» **Task prompt**:
Output the full material exactly as it appears here.

» **Given information**:
* begin *
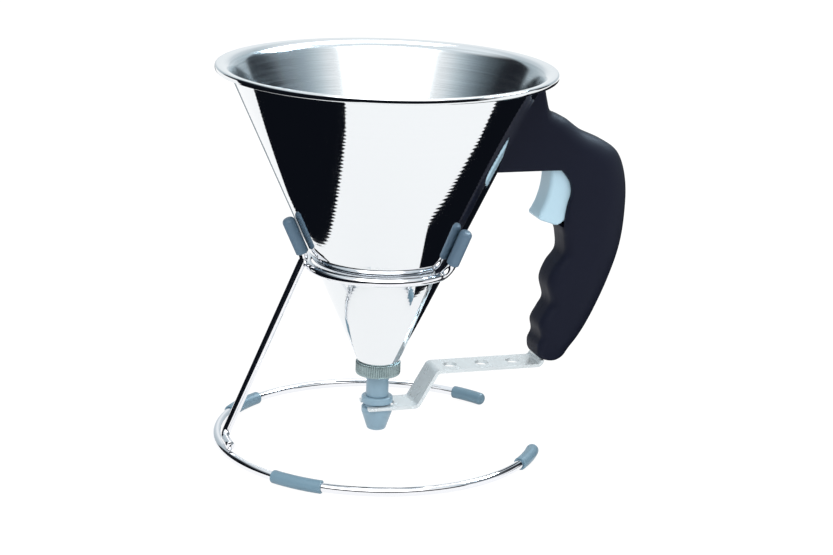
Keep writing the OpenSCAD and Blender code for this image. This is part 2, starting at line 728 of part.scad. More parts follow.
module cradle_ring() {
    color(chrome) {
        lap_turn = lap / cradle_r * 180 / PI;
        ring_arc(cradle_r, cradle_z, cradle_end - lap_turn, 360 - cradle_end + lap_turn, wire_r);
        for (side = [-1, 1]) {
            up = up_cone(side * cradle_end);
            corner_point = cradle_corner(side);
            bend(corner_point, cradle_heading(side), up, cradle_bend_r, wire_r);
            rod(corner_point + cradle_bend_r * up,
                corner_point + (cradle_bend_r + pad_wire_len - lap) * up, wire_r);
        }
    }
}

// Rubber pad with a closed, rounded top, along direction d from point p
module pad(p, d) {
    color(rubber_grey) translate(p) rotate([0, acos(d[2]), atan2(d[1], d[0])]) rotate_extrude() {
        polygon([
            [wire_r + joint_gap, 0], [rubber_r - 0.4, 0], [rubber_r, 0.4], [rubber_r, pad_len - 1.2],
            [0, pad_len - 1.2], [0, pad_wire_len + joint_gap], [wire_r + joint_gap, pad_wire_len + joint_gap]
        ]);
        intersection() {
            union() {
                translate([rubber_r - 1.2, pad_len - 1.2]) circle(r = 1.2, $fn = 36);
                translate([0, pad_len - 1.2]) square([rubber_r - 1.2, 1.2]);
            }
            translate([0, pad_len - 1.2]) square([rubber_r, 2]);
        }
    }
}

module leg_pad() {
    pad(knee_point + up_cone(180) * pad_start, up_cone(180));
}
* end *
» **Solution**:
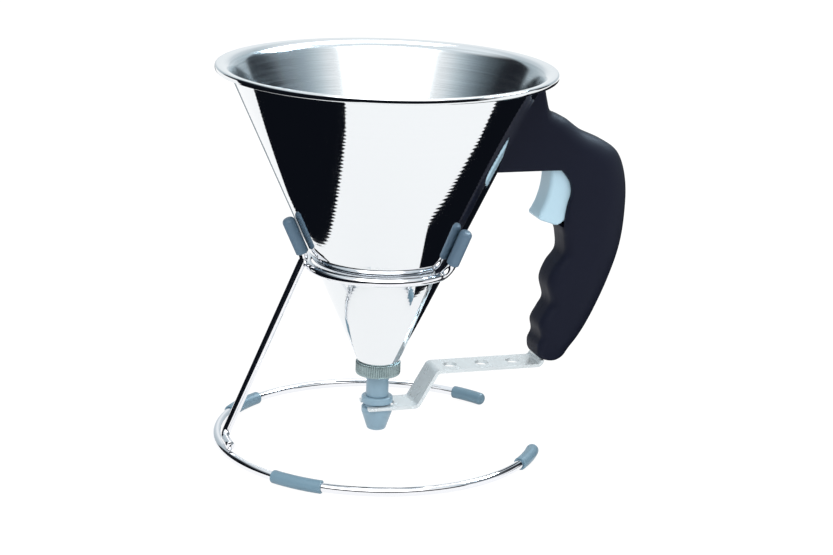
Keep writing the OpenSCAD and Blender code for this image. This is part 2, starting at line 728 of part.scad. More parts follow.
module cradle_ring() {
    color(chrome) {
        lap_turn = lap / cradle_r * 180 / PI;
        ring_arc(cradle_r, cradle_z, cradle_end - lap_turn, 360 - cradle_end + lap_turn, wire_r);
        for (side = [-1, 1]) {
            up = up_cone(side * cradle_end);
            corner_point = cradle_corner(side);
            bend(corner_point, cradle_heading(side), up, cradle_bend_r, wire_r);
            rod(corner_point + cradle_bend_r * up,
                corner_point + (cradle_bend_r + pad_wire_len - lap) * up, wire_r);
        }
    }
}

// Rubber pad with a closed, rounded top, along direction d from point p
module pad(p, d) {
    color(rubber_grey) translate(p) rotate([0, acos(d[2]), atan2(d[1], d[0])]) rotate_extrude() {
        polygon([
            [wire_r + joint_gap, 0], [rubber_r - 0.4, 0], [rubber_r, 0.4], [rubber_r, pad_len - 1.2],
            [0, pad_len - 1.2], [0, pad_wire_len + joint_gap], [wire_r + joint_gap, pad_wire_len + joint_gap]
        ]);
        intersection() {
            union() {
                translate([rubber_r - 1.2, pad_len - 1.2]) circle(r = 1.2, $fn = 36);
                translate([0, pad_len - 1.2]) square([rubber_r - 1.2, 1.2]);
            }
            translate([0, pad_len - 1.2]) square([rubber_r, 2]);
        }
    }
}

module leg_pad() {
    pad(knee_point + up_cone(180) * pad_start, up_cone(180));
}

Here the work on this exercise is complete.